Foundation movement is one cause, but it’s not the only one. Moisture damage, termite damage to floor joists, and seasonal humidity changes can all shift framing. Humidity alone can cause wood doors and frames to swell in summer and shrink in winter, changing the fit noticeably. Look for clues beyond the door itself: cracks in walls above door frames, cracks in corners or ceilings, and multiple doors in the house developing alignment problems at the same time all point to structural movement rather than a simple hardware issue.

A single misaligned door with no wall cracks is usually fixable by adjusting the strike plate or planing the door edge. Multiple misaligned doors with visible wall cracking warrants a look at your foundation.

How to Fix a Shaking Door

Start with the easiest solutions and work your way up. Tighten all hinge screws and adjust the strike plate tab so the latch clicks firmly into place. This alone stops most rattling caused by vibration or light air pressure.

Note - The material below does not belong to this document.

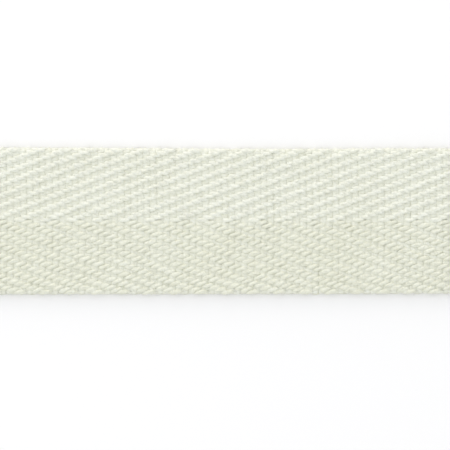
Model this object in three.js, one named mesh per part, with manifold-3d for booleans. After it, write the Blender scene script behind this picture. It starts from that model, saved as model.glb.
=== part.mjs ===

If the door still moves, apply self-adhesive rubber foam weatherstripping to the door stop (the thin strip of wood the door closes against). Rubber foam tape provides excellent shock absorption and prevents rattles and vibrations. It’s available at any hardware store, requires no tools, and takes about five minutes to apply. Choose a thickness that lets the door close comfortably but eliminates any play between the door and the frame.

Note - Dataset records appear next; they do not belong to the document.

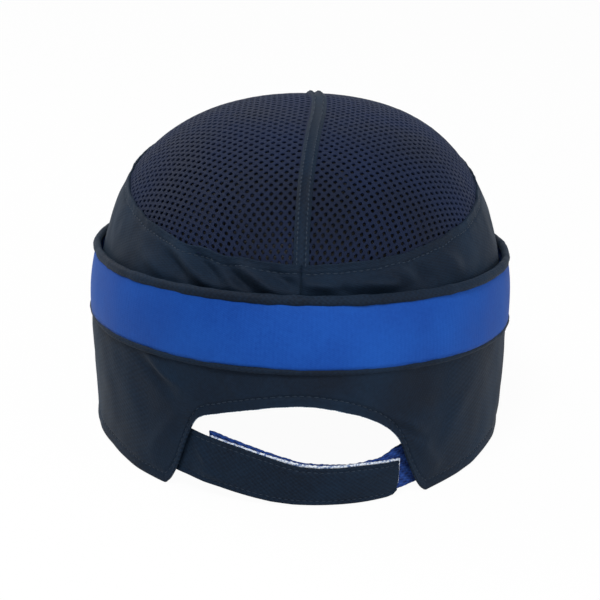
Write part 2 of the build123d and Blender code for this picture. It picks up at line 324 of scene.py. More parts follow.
def weave_group():
    """Woven cloth from a UV map in metres: its colour, roughness and height, its colour darkened by
    painted shade where threads and fuzz lie deep.
    """
    group = bpy.data.node_groups.new("weave", "ShaderNodeTree")
    face = group.interface
    face.new_socket("UV", in_out="INPUT", socket_type="NodeSocketVector")
    for name in ("Threads", "Slope", "Contrast"):
        face.new_socket(name, in_out="INPUT", socket_type="NodeSocketFloat")
    for name in ("Deep", "Raised"):
        face.new_socket(name, in_out="INPUT", socket_type="NodeSocketColor")
    face.new_socket("Colour", in_out="OUTPUT", socket_type="NodeSocketColor")
    for name in ("Roughness", "Height"):
        face.new_socket(name, in_out="OUTPUT", socket_type="NodeSocketFloat")
    nodes, links = group.nodes, group.links
    enter, leave = nodes.new("NodeGroupInput"), nodes.new("NodeGroupOutput")

    def math_node(operation, first, second):
        node = nodes.new("ShaderNodeMath")
        node.operation = operation
        for socket, value in zip(node.inputs, (first, second)):
            if isinstance(value, (int, float)):
                socket.default_value = value
            else:
                links.new(value, socket)
        return node.outputs["Value"]

    split = nodes.new("ShaderNodeSeparateXYZ")
    links.new(enter.outputs["UV"], split.inputs["Vector"])
    turned = math_node("MULTIPLY", split.outputs["Y"], enter.outputs["Slope"])
    diagonal = math_node("ADD", split.outputs["X"], turned)
    ribs = math_node("SINE", math_node("MULTIPLY", diagonal, enter.outputs["Threads"]), 0)
    picks = math_node("MULTIPLY", split.outputs["Y"], enter.outputs["Threads"])
    crossings = math_node("COSINE", math_node("MULTIPLY", picks, PICKS_PER_RIB), 0)
    checks = math_node("MULTIPLY", math_node("MULTIPLY", ribs, crossings), CHECK_DEPTH)
    threads = math_node("ADD", checks, math_node("MULTIPLY", ribs, RIB_DEPTH))
    place = nodes.new("ShaderNodeTexCoord").outputs["Object"]
    cloud = texture(nodes, links, "ShaderNodeTexNoise", place, 32.0, 5.0)
    fuzz = texture(nodes, links, "ShaderNodeTexNoise", place, 700.0, 3.0)
    worn = math_node("SUBTRACT", cloud.outputs["Fac"], 0.5)
    # painted shade: the relief of the threads and fuzz darkens the colour where it lies deep; the wear
    # is random tone
    share = math_node("MULTIPLY", threads, enter.outputs["Contrast"])
    share = math_node("ADD", share, math_node("MULTIPLY", worn, WEAR_SHARE))
    share = math_node("ADD", share, math_node("MULTIPLY", fuzz.outputs["Fac"], FUZZ_SHARE))
    mix = nodes.new("ShaderNodeMix")
    mix.data_type = "RGBA"
    links.new(share, mix.inputs["Factor"])
    links.new(enter.outputs["Deep"], mix.inputs["A"])
    links.new(enter.outputs["Raised"], mix.inputs["B"])
    for socket in mix.outputs:
        if socket.type == "RGBA":
            links.new(socket, leave.inputs["Colour"])
    dull = math_node("ADD", DULLNESS, math_node("MULTIPLY", worn, DULL_SPREAD))
    links.new(dull, leave.inputs["Roughness"])
    links.new(math_node("ADD", threads, fuzz.outputs["Fac"]), leave.inputs["Height"])
    return group


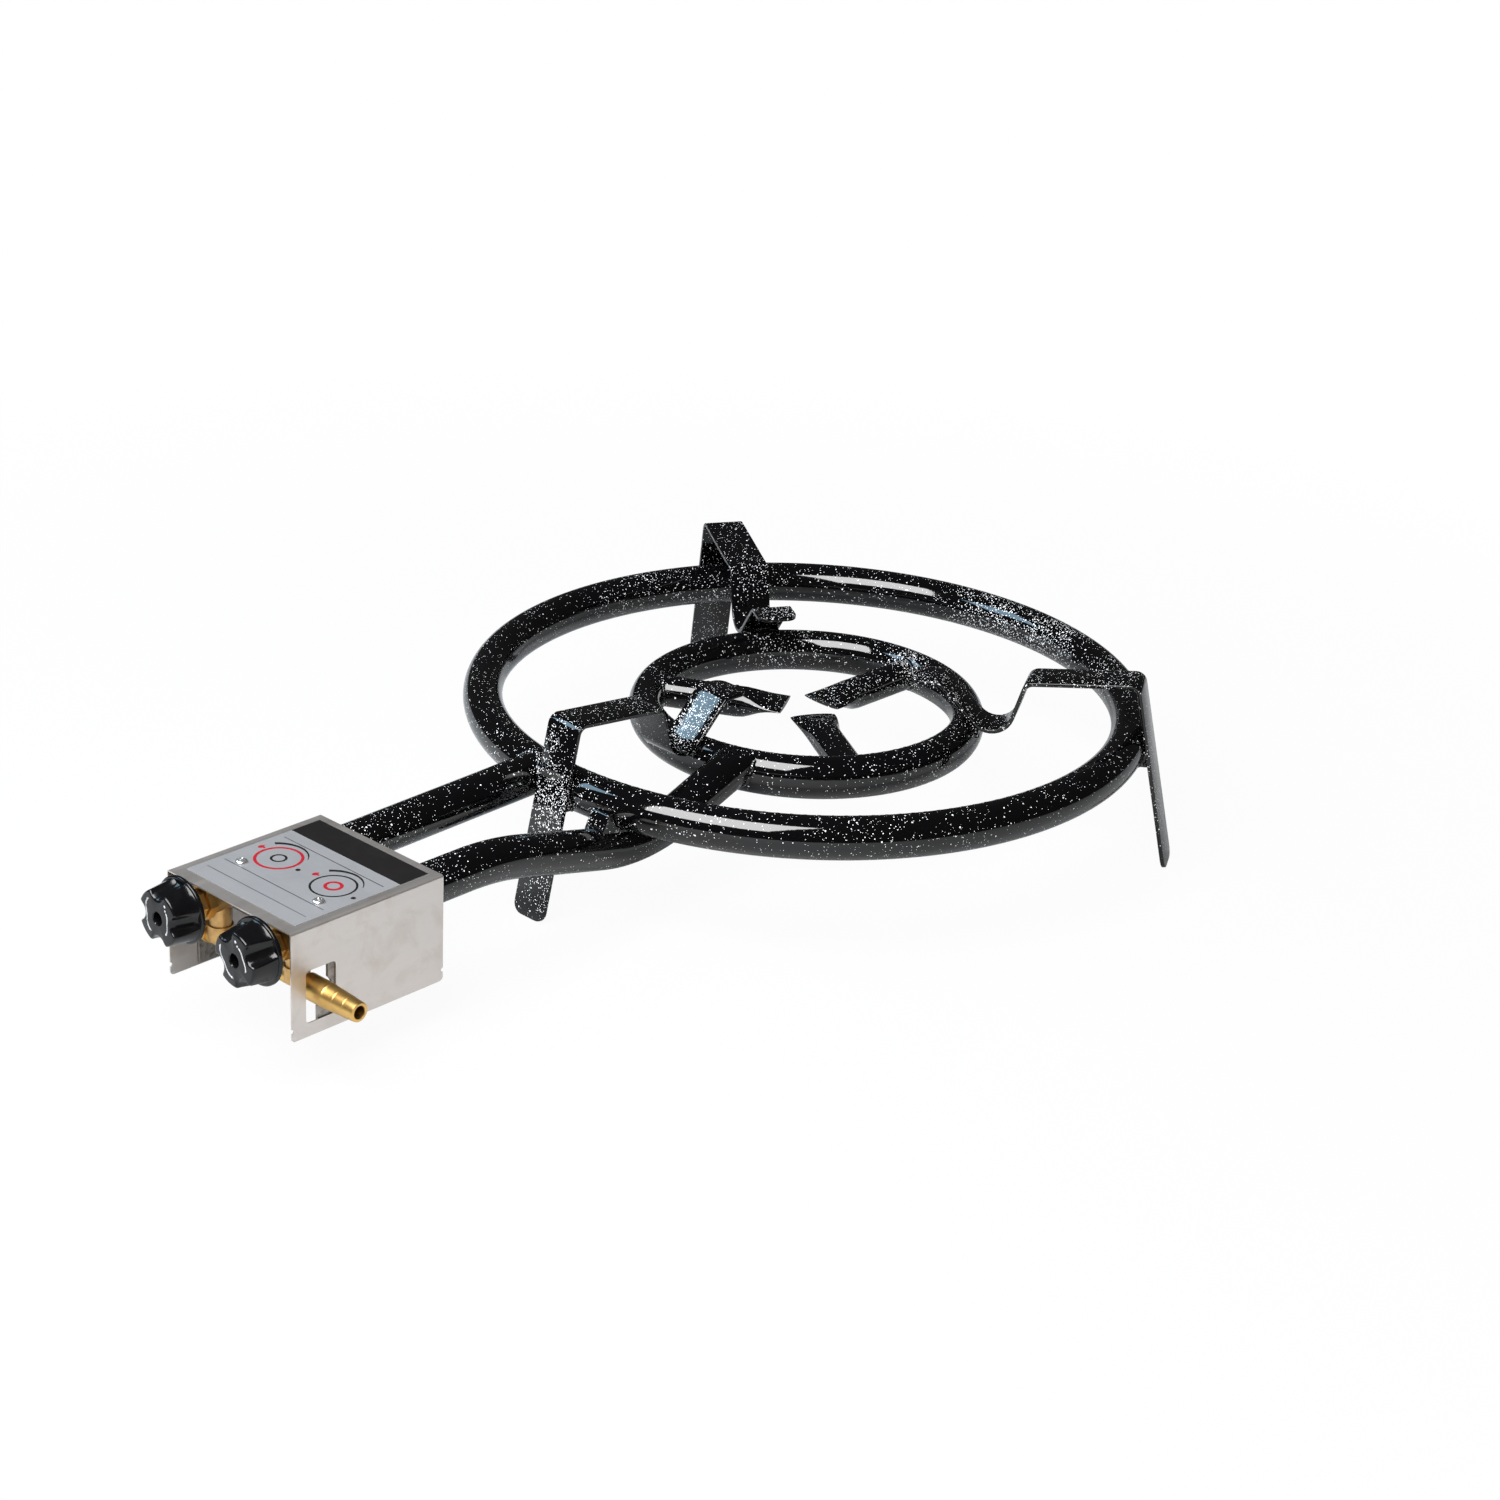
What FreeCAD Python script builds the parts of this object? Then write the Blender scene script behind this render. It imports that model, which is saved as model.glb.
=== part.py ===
"""Propane burner with two rings, three legs, two taps under a steel cover, and a hose nozzle.

Frame: +Z is up, +Y runs from the knobs to the rings, +X points out of the hose nozzle.
The origin lies on the ground, under the middle of the object.
"""
import FreeCAD, Part
import math
import os
from FreeCAD import Vector

os.makedirs("parts", exist_ok=True)

X = Vector(1, 0, 0)
Y = Vector(0, 1, 0)
Z = Vector(0, 0, 1)

# Overall sizes
overall_length = 816.0
outer_ring_diameter = 500.0
inner_ring_diameter = 260.0
outer_ring_height = 88.3
inner_ring_height = 78.5
crest_height = 138.7
leg_angle = -91.0
leg_count = 3

# Ring tubes, which bending has left slightly oval
outer_tube_width = 28.5
outer_tube_height = 30.3
inner_tube_width = 24.8
inner_tube_height = 31.2
tube_wall = 1.5

# Gas ports, in two staggered rows just inside the crown of each ring
port_diameter = 1.8
port_pitch = 9.3
port_row_insets = (2.0, 4.7)
port_start_share = 0.25
port_drill_length = 8.0

# Stub burners, which are tubes with a flattened inner end
stub_diameter = 23.0
stub_flat_start = 48.0
stub_flat_mid = 30.0
stub_tip_radius = 16.0
stub_mid_width = 31.0
stub_mid_height = 12.4
stub_mid_rise = 1.6
stub_tip_width = 34.0
stub_tip_rise = 2.6
stub_tip_gap = 0.4
stub_seam = 4.0
stub_port_pitch = 11.0
stub_port_offset = 3.5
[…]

For HVAC-related pressure problems, increase the gap under the door to at least three-quarters of an inch, or install a jump duct or transfer grille that lets air pass between the room and the hallway without leaving the door open. This not only stops the door from shaking but also improves your system’s efficiency and keeps room temperatures more even.

If external vibrations are the source, replacing a hollow-core door with a solid-core door adds enough mass to resist the energy passing through your walls. This is a bigger investment but makes a noticeable difference in homes near highways or rail lines.